Today’s Google represents an extremely benign face of capitalism, and it may be that the only way to get a project of this magnitude done efficiently is in the private sector. But capitalism has its own dynamic, and ad-supported businesses tend to move in one direction — towards more and more aggressive advertising.

Since we are, after all, talking about digitizing the entire body of published human knowledge, I can’t help thinking that a public-sector effort — whether government-backed or non-profit or both — is more likely to serve the long-term public good. I know that’s an unfashionable position in this market-driven era. It’s also an unrealistic one given the current U.S. government’s priorities.

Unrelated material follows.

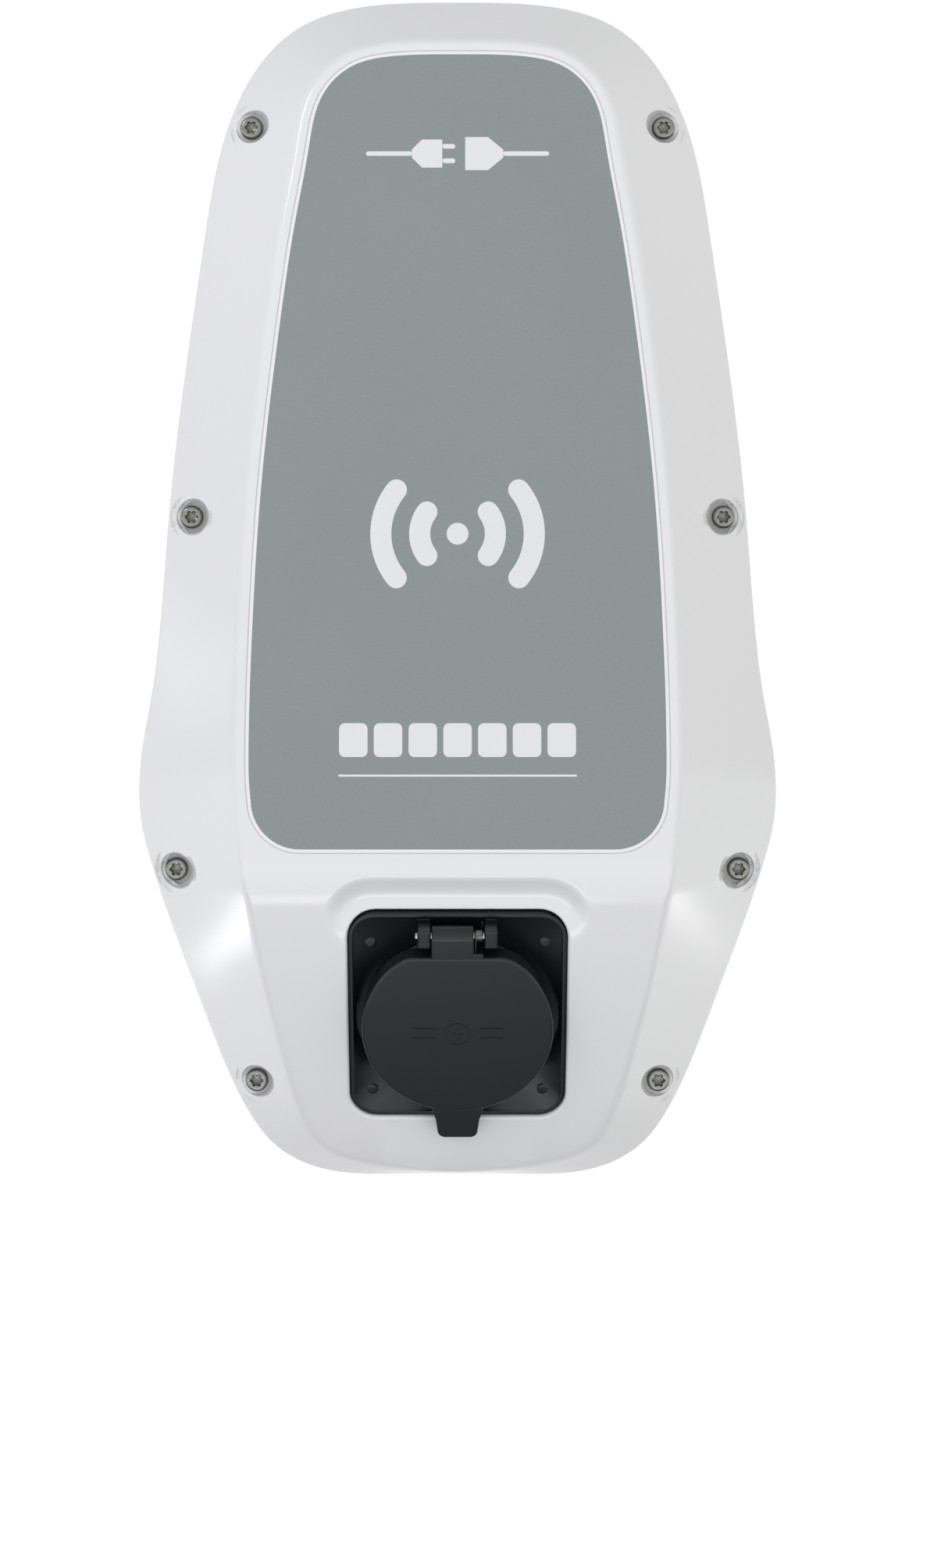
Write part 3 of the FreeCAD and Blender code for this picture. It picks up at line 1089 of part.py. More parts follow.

But public investment has a pretty enviable track record: Think of the public goods that Americans enjoy today because the government chose to seed them and insure their universality — from the still-essential Social Security program to the interstate highway system to the Internet itself. In an ideal world, it seems to me, Google would be a technology contractor for an institution like the Library of Congress. I’d rather see the company that builds the tools of access to information be an enabler of universal access than a gatekeeper or toll-taker.

The public has a big interest in making sure that no one business has a chokehold on the flow of human knowledge. As long as Google’s amazing project puts more knowledge in more hands and heads, who could object? But in this area, taking the long view is not just smart — it’s ethically essential. So as details of Google’s project emerge, it will be important not just to rely on Google’s assurances but to keep an eye out for public guarantees of access, freedom of expression and limits to censorship.